The verification would fail if some of the expected model files of the pipeline are missing. This can be solved via the handy function download_missing_files
, which is created for borrowing model files from pretrained pipelines provided by Trankit. Suppose that the language of your customized pipeline is English, the function can be used as below:
import trankit
trankit.download_missing_files(
category='customized-ner',
save_dir='./save_dir',
embedding_name='xlm-roberta-base',
language='english'
)
where category
is the category that we specified for the customized pipeline, save_dir
is the path to the directory that we saved the customized models, embedding_name
is the embedding that we used for the customized pipeline (which is xlm-roberta-base
by default if we did not specify this in the training process), and language
is the language with the pretrained models that we want to borrow.

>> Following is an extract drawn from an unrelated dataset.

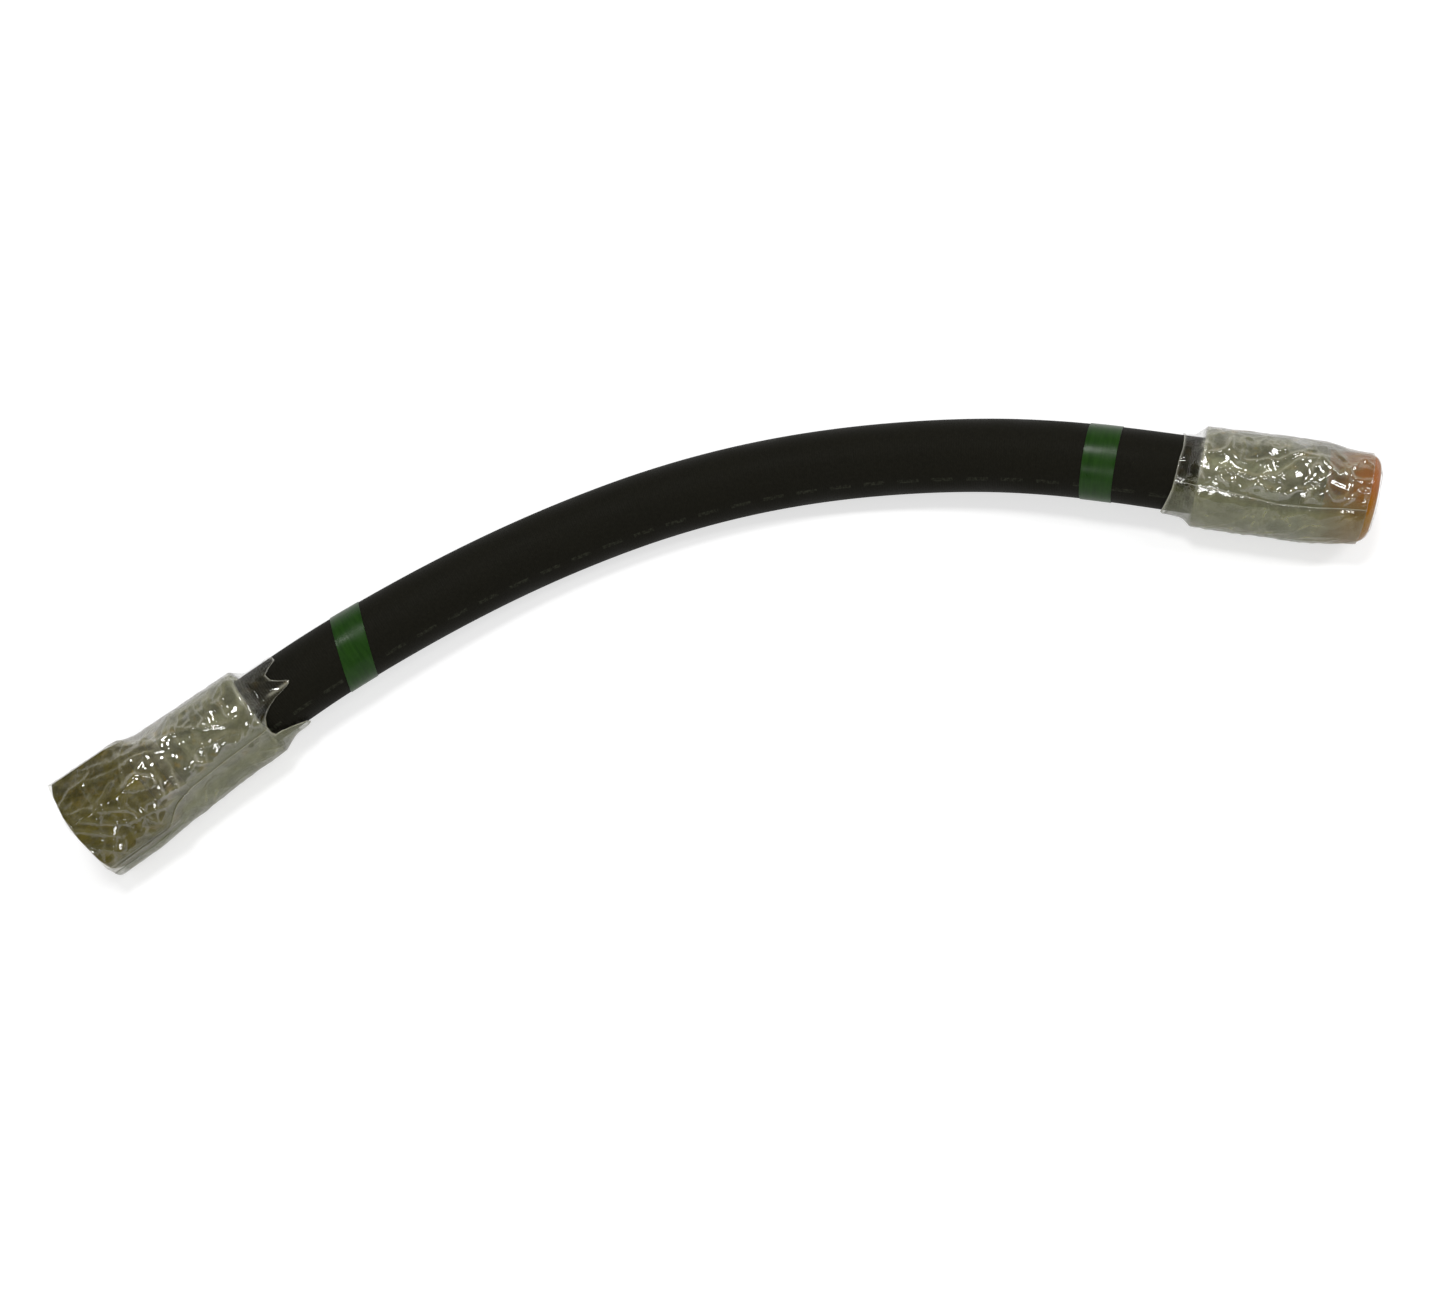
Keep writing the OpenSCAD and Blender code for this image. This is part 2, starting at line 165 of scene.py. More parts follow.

For example, if we only trained a NER model for the customized pipeline, the snippet above would borrow the trained models for all the other pipeline components and print out the following message:
# Missing ./save_dir/xlm-roberta-base/customized-ner/customized-ner.tokenizer.mdl
# Missing ./save_dir/xlm-roberta-base/customized-ner/customized-ner.tagger.mdl
# Missing ./save_dir/xlm-roberta-base/customized-ner/customized-ner.vocabs.json
# Missing ./save_dir/xlm-roberta-base/customized-ner/customized-ner_lemmatizer.pt
# http://nlp.uoregon.edu/download/trankit/v1.0.0/xlm-roberta-base/english.zip
# Downloading: 100%|█| 47.9M/47.9M [00:00<00:00, 89.2MiB/s]
# Copying ./save_dir/xlm-roberta-base/english/english.tokenizer.mdl to ./save_dir/xlm-roberta-base/customized-ner/customized-ner.tokenizer.mdl
# Copying ./save_dir/xlm-roberta-base/english/english.tagger.mdl to ./save_dir/xlm-roberta-base/customized-ner/customized-ner.tagger.mdl
# Copying ./save_dir/xlm-roberta-base/english/english.vocabs.json to ./save_dir/xlm-roberta-base/customized-ner/customized-ner.vocabs.json
# Copying ./save_dir/xlm-roberta-base/english/english_lemmatizer.pt to ./save_dir/xlm-roberta-base/customized-ner/customized-ner_lemmatizer.pt
After this, we can go back to do the verification step again.